AIM
Exactly the lines from the one containing "Recreate this object" through the one containing "FLOOR_LIFT = 0.4" must be returned; include both ends and nothing else.

## start

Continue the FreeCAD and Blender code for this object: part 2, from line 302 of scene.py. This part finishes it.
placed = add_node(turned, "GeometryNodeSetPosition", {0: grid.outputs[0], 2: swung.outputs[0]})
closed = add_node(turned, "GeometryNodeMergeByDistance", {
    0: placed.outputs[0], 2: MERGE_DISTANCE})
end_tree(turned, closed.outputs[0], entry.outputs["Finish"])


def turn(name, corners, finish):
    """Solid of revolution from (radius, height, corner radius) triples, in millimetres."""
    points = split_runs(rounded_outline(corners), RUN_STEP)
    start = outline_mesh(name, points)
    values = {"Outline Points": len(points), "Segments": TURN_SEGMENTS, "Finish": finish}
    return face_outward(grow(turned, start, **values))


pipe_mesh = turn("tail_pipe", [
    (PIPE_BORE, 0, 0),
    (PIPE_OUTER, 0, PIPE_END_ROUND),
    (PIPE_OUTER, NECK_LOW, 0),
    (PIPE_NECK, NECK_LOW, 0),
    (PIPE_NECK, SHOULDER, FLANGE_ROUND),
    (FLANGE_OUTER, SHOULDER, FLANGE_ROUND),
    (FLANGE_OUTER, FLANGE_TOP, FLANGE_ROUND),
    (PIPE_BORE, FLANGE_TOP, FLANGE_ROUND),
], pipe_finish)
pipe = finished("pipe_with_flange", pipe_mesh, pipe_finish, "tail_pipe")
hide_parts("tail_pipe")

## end
## start

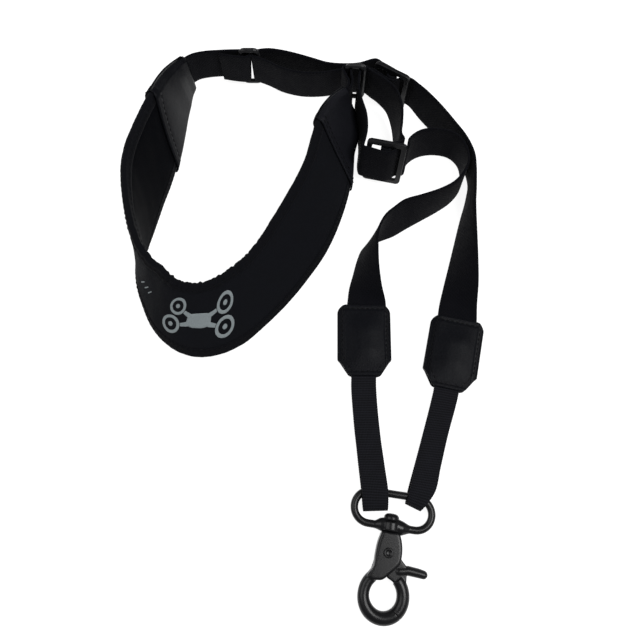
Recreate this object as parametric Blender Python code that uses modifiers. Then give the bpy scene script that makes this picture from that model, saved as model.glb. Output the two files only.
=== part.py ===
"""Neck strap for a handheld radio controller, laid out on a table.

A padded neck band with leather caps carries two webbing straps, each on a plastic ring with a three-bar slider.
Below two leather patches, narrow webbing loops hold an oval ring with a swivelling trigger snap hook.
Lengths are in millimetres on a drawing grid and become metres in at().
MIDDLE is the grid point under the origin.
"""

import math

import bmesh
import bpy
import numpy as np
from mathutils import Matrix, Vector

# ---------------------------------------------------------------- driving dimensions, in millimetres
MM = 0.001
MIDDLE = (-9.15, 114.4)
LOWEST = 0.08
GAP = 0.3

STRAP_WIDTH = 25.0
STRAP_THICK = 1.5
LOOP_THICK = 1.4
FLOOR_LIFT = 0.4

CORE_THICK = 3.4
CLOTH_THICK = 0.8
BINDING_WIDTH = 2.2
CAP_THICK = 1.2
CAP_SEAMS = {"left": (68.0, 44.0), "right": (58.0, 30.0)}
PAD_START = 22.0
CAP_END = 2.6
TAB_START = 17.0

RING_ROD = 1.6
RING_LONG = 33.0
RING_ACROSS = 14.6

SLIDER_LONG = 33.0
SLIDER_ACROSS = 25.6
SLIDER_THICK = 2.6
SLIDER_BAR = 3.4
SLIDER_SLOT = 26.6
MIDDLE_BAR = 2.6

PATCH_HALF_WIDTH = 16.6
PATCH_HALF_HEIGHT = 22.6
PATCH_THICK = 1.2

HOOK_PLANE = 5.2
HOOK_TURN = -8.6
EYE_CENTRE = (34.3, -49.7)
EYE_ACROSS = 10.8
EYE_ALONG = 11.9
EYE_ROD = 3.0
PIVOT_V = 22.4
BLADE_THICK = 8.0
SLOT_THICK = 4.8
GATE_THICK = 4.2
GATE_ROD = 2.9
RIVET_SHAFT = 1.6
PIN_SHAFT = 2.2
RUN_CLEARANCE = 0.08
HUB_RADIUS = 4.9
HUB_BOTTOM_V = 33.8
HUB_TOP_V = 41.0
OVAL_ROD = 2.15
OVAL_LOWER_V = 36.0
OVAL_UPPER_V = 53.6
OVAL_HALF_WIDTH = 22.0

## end

SOLVED EXERCISE
Recreate this object as parametric Blender Python code that uses modifiers. Then give the bpy scene script that makes this picture from that model, saved as model.glb. Output the two files only.
=== part.py ===
"""Neck strap for a handheld radio controller, laid out on a table.

A padded neck band with leather caps carries two webbing straps, each on a plastic ring with a three-bar slider.
Below two leather patches, narrow webbing loops hold an oval ring with a swivelling trigger snap hook.
Lengths are in millimetres on a drawing grid and become metres in at().
MIDDLE is the grid point under the origin.
"""

import math

import bmesh
import bpy
import numpy as np
from mathutils import Matrix, Vector

# ---------------------------------------------------------------- driving dimensions, in millimetres
MM = 0.001
MIDDLE = (-9.15, 114.4)
LOWEST = 0.08
GAP = 0.3

STRAP_WIDTH = 25.0
STRAP_THICK = 1.5
LOOP_THICK = 1.4
FLOOR_LIFT = 0.4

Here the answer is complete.